PROBLEM TO SOLVE:
Below are entries. Reproduce exactly the lines between the line holding "Write the OpenSCAD" and the line holding "foot_land_w = 3; // [2:0.5:4]", inclusive, and only those.

RECORDS SHOWN:
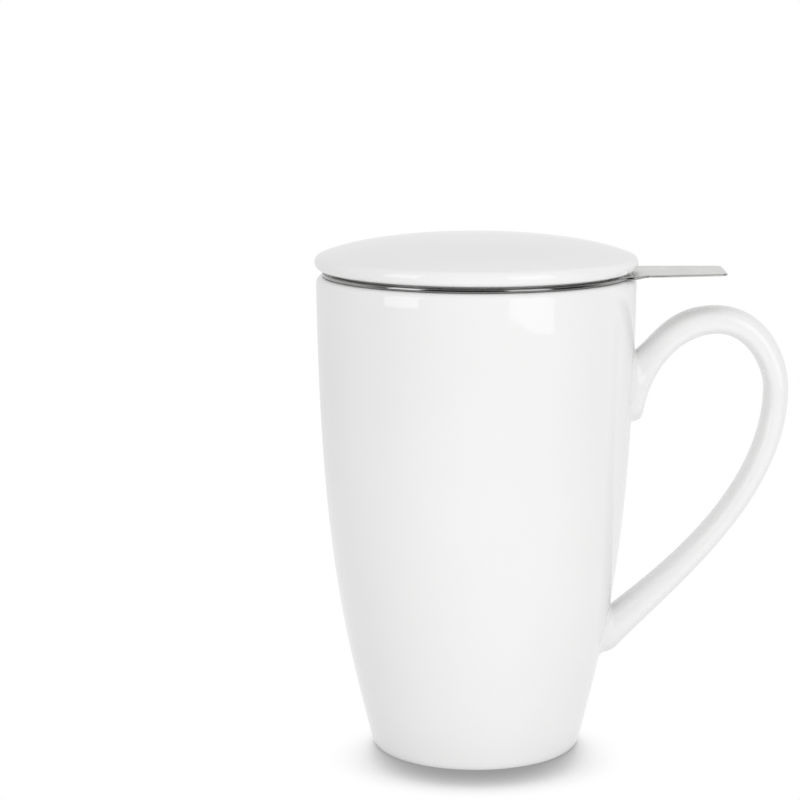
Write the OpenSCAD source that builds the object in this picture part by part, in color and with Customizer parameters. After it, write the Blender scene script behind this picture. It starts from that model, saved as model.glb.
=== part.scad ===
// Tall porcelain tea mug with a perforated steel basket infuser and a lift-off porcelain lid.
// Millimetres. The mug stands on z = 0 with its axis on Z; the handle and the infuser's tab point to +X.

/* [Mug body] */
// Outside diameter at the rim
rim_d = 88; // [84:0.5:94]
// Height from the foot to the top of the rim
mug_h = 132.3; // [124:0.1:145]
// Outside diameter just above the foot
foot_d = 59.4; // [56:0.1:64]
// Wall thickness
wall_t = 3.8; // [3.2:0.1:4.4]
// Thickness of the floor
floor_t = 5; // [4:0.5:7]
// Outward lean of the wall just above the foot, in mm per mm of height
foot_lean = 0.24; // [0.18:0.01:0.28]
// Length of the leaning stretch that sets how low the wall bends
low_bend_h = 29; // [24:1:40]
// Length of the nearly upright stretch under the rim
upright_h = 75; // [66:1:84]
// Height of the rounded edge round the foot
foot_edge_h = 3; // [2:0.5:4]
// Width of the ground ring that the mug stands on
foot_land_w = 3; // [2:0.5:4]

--

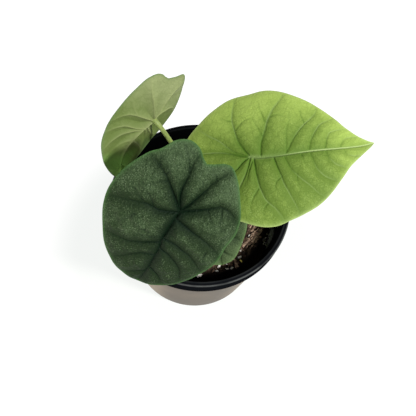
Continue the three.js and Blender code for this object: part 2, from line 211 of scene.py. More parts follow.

EXERCISE OUTPUT:
Write the OpenSCAD source that builds the object in this picture part by part, in color and with Customizer parameters. After it, write the Blender scene script behind this picture. It starts from that model, saved as model.glb.
=== part.scad ===
// Tall porcelain tea mug with a perforated steel basket infuser and a lift-off porcelain lid.
// Millimetres. The mug stands on z = 0 with its axis on Z; the handle and the infuser's tab point to +X.

/* [Mug body] */
// Outside diameter at the rim
rim_d = 88; // [84:0.5:94]
// Height from the foot to the top of the rim
mug_h = 132.3; // [124:0.1:145]
// Outside diameter just above the foot
foot_d = 59.4; // [56:0.1:64]
// Wall thickness
wall_t = 3.8; // [3.2:0.1:4.4]
// Thickness of the floor
floor_t = 5; // [4:0.5:7]
// Outward lean of the wall just above the foot, in mm per mm of height
foot_lean = 0.24; // [0.18:0.01:0.28]
// Length of the leaning stretch that sets how low the wall bends
low_bend_h = 29; // [24:1:40]
// Length of the nearly upright stretch under the rim
upright_h = 75; // [66:1:84]
// Height of the rounded edge round the foot
foot_edge_h = 3; // [2:0.5:4]
// Width of the ground ring that the mug stands on
foot_land_w = 3; // [2:0.5:4]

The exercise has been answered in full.